[start]

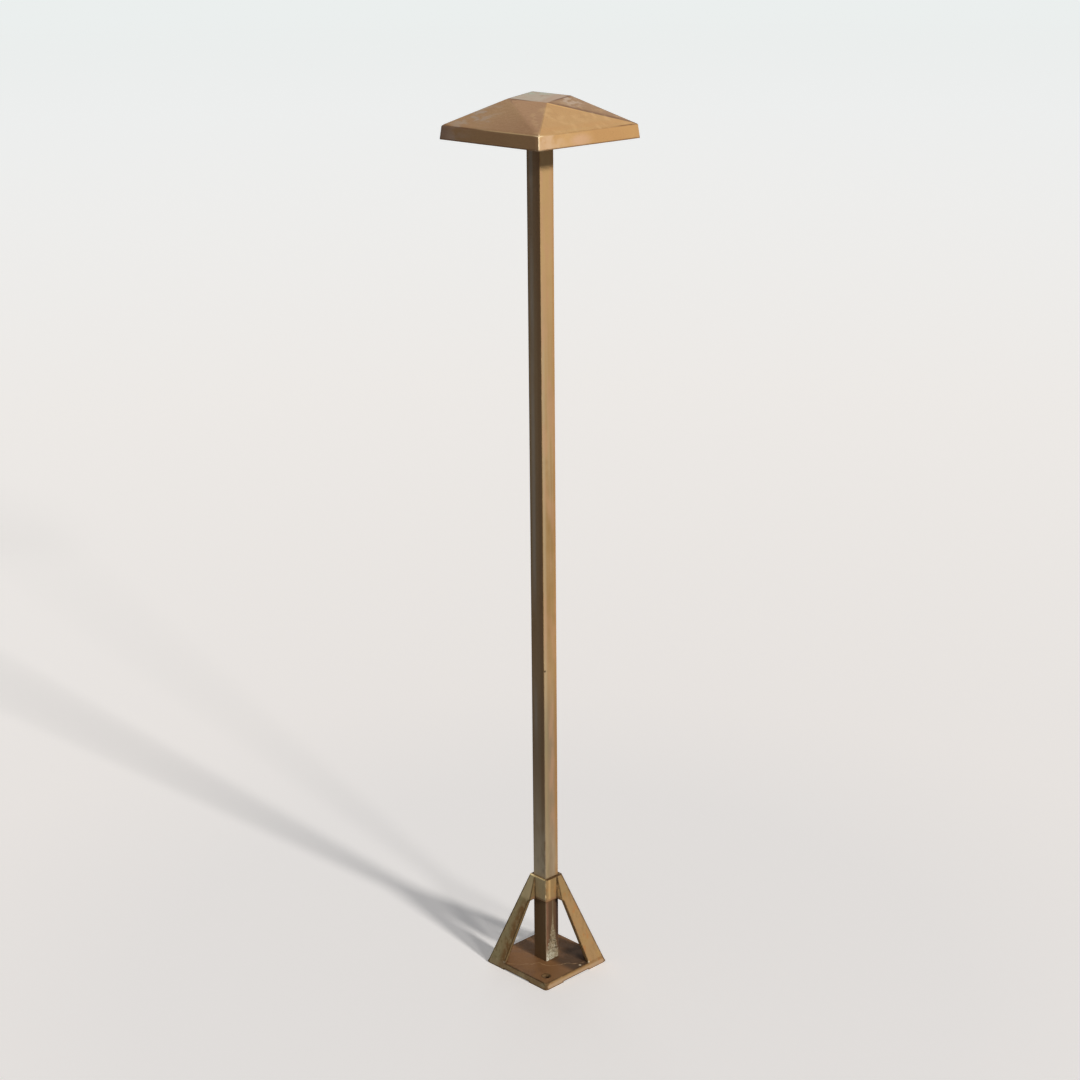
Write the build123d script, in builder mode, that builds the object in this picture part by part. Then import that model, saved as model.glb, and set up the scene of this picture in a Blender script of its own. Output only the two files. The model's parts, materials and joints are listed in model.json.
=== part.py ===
from build123d import *
from math import cos, radians, sin, sqrt, tan
import os

# Path light: a twisted-top pyramid cap on a square tube post, which stands in an open cast pyramid
# base. The origin is the middle of the base on the ground, +Z up, and the sides run along X and Y.
# The front corner, with a mounting hole in the open, is at +X -Y; the legs stand at +X +Y and -X -Y.

# Driving dimensions, in millimetres and degrees.
overall_height = 940.0          # ground to the middle of the plateau

cap_side = 139.0                # outside of the skirt at its lower edge
cap_draft = 1.5                 # how far each skirt wall leans out from its top to its lower edge
cap_corner_radius = 1.6
cap_inner_radius = 1.0
cap_wall = 3.0
skirt_height = 13.8
roof_height = 26.6
plateau_side = 44.2
plateau_twist = 13.0            # turn of the plateau against the skirt, seen from above
plateau_fall = 4.5              # the plateau sheds water towards the front corner
boss_side = 25.0
boss_corner_radius = 3.0
boss_depth = 15.5               # middle of the plateau down to the foot of the boss
boss_thread_depth = 5.0

post_side = 19.05
post_wall = 2.1
post_corner_radius = 0.9
post_bore_radius = 0.5
cap_seat_drop = 3.0             # the post ends this far below the lower edge of the skirt

base_side = 93.0
plate_corner_radius = 4.0
leg_corner_radius = 1.8
plate_thickness = 7.0
leg_wall = 4.0
collar_wall = 3.0
collar_corner_radius = 1.2
collar_height = 27.0
base_height = 107.0
leg_foot_width = 23.2           # leg flange, measured on the floor of the base
leg_head_width = 15.0           # leg flange, measured under the collar
leg_top_width = 8.2             # leg flange where it runs out at the top of the collar
window_head_radius = 2.2
pad_side = 27.0
pad_height = 1.0
mount_margin = 14.7             # each mounting hole's middle from the two edges of the plate
mount_hole_radius = 2.75
countersink_radius = 4.6
countersink_angle = 90.0

collar_flange = 3.0             # thickness of the slip collar's flange
spigot_length = 25.0
spigot_wall = 1.3
pillar_radius = 1.25
pillar_edge = 0.65              # metal left between a pillar and the outside of the flange
pillar_seat_depth = 2.5
gasket_thickness = 1.0
gasket_width = 2.2
glass_wall = 1.5
glass_gap = 1.5                 # between the glass tube and each pillar
reflector_sheet = 0.8
reflector_flat = 28.0
reflector_side = 76.0
reflector_slope = 18.0

lamp_base_height = 4.0
lamp_globe_height = 20.0
lamp_globe_wall = 0.6
lamp_dome_rise = 2.2
lamp_pin_radius = 0.35
lamp_pin_length = 6.8
lamp_pin_spacing = 4.0
lamp_core_gap = 1.4             # between the core's flats and the inside of the globe
lamp_core_height = 16.0
lamp_core_sides = 6
chip_rows = 3
chip_width = 1.6
chip_height = 3.0
chip_thickness = 0.4
chip_pitch = 4.6

socket_margin = 0.6             # the socket is this much larger than the lamp, on the radius
socket_height = 11.0
socket_drop = 6.5               # socket top below the top of the post
contact_wall = 0.4
contact_tab_width = 1.2
contact_tab_sheet = 0.4
bracket_sheet = 1.2
bracket_height = 24.0
bracket_heel = 1.0              # the bracket's web stands this far inside the edge of the socket
bracket_toe = 1.8               # the bracket's free edges end this far inside the edge of the socket
carrier_height = 10.0
small_screw_radius = 1.25
small_screw_head_radius = 2.3
small_screw_head_height = 1.5
small_screw_head_chamfer = 0.5
small_screw_length = 4.0

lead_radius = 0.8
lead_edge = 0.5                 # ceramic left outside each lead in the socket
lead_gap = 0.5                  # between each lead and the bracket
splice_radius = 1.9
splice_length = 22.0
splice_lift = 18.0              # lower end of the splices above the nipple
splice_grip = 11.0              # how far each lead reaches into its splice

grub_radius = 2.0
grub_length = 3.0
grub_key = 2.0                  # across the flats of the hexagon socket
grub_key_depth = 1.4
collar_screw_offset = 3.4

foot_block_height = 14.0
nipple_radius = 4.85
nipple_bore_radius = 3.25
nipple_stand = 3.0              # nipple above the foot block
nut_wall = 2.15
nut_thickness = 2.5
washer_width = 3.15
washer_thickness = 1.0
recess_margin = 1.5             # between the washer and the wall of the recess
bushing_bore_radius = 2.4
bushing_flange_margin = 0.15    # the bushing's flange is this much smaller than the nipple
bushing_flange = 0.6
bushing_length = 6.0

# Clearances.
thread_clearance = 0.03         # a screw or rod in its hole, on the radius
seat_clearance = 0.1            # square plugs in the post, the post in the collar, on each side
hole_clearance = 0.15           # a loose hole over a rod, on the radius
socket_clearance = 0.8          # slip collar bore around the socket, on the radius
contact_clearance = 0.1         # a lamp pin in its contact, on the radius
pin_end_clearance = 0.3         # below a lamp pin in its contact
ground_clearance = 0.4          # bushing above the ground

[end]

- _SET TASK_
Write out, exactly and with nothing else, the lines of the listing above from its first line through the line with "# The front".

- _SOLUTION TO THIS TASK_
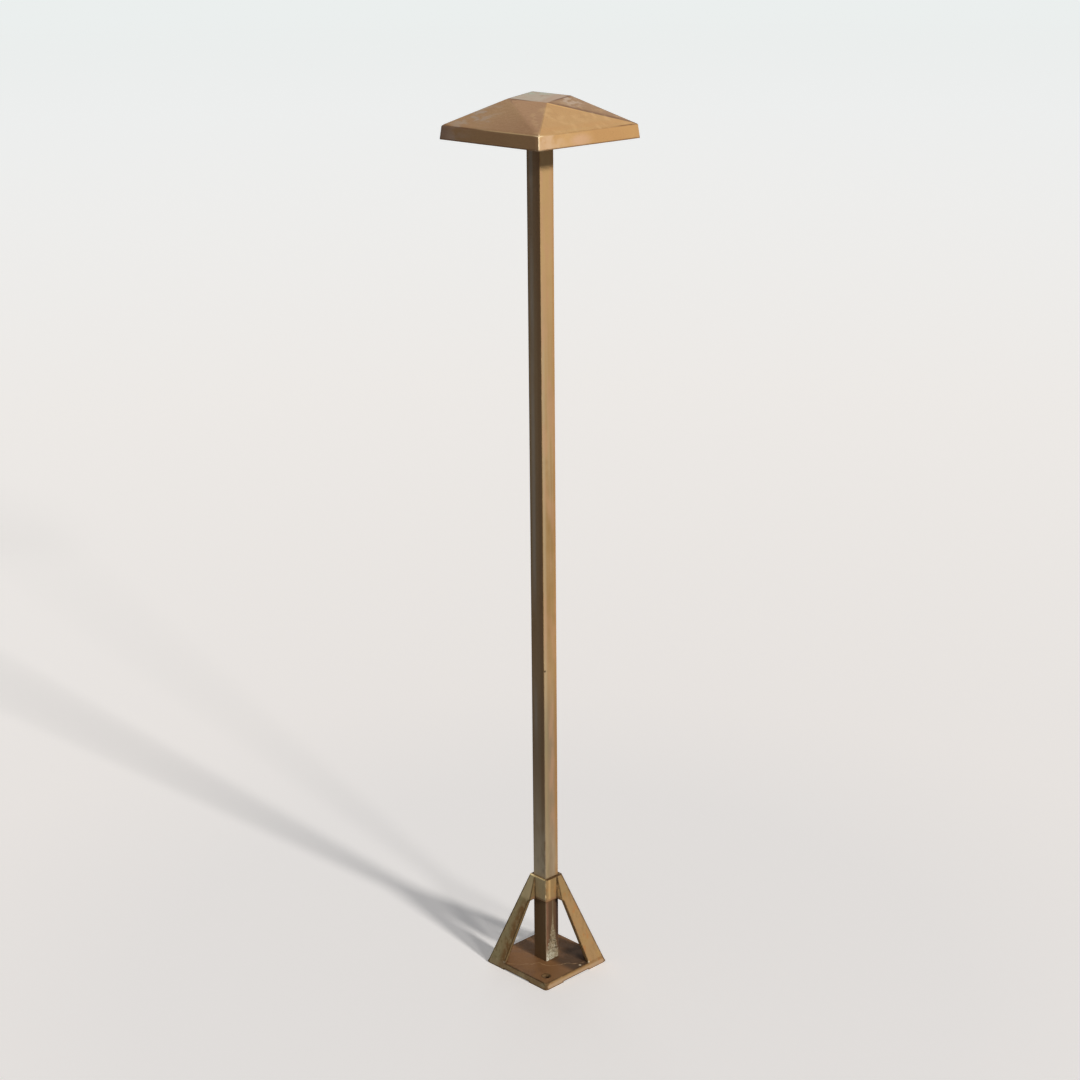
Write the build123d script, in builder mode, that builds the object in this picture part by part. Then import that model, saved as model.glb, and set up the scene of this picture in a Blender script of its own. Output only the two files. The model's parts, materials and joints are listed in model.json.
=== part.py ===
from build123d import *
from math import cos, radians, sin, sqrt, tan
import os

# Path light: a twisted-top pyramid cap on a square tube post, which stands in an open cast pyramid
# base. The origin is the middle of the base on the ground, +Z up, and the sides run along X and Y.
# The front corner, with a mounting hole in the open, is at +X -Y; the legs stand at +X +Y and -X -Y.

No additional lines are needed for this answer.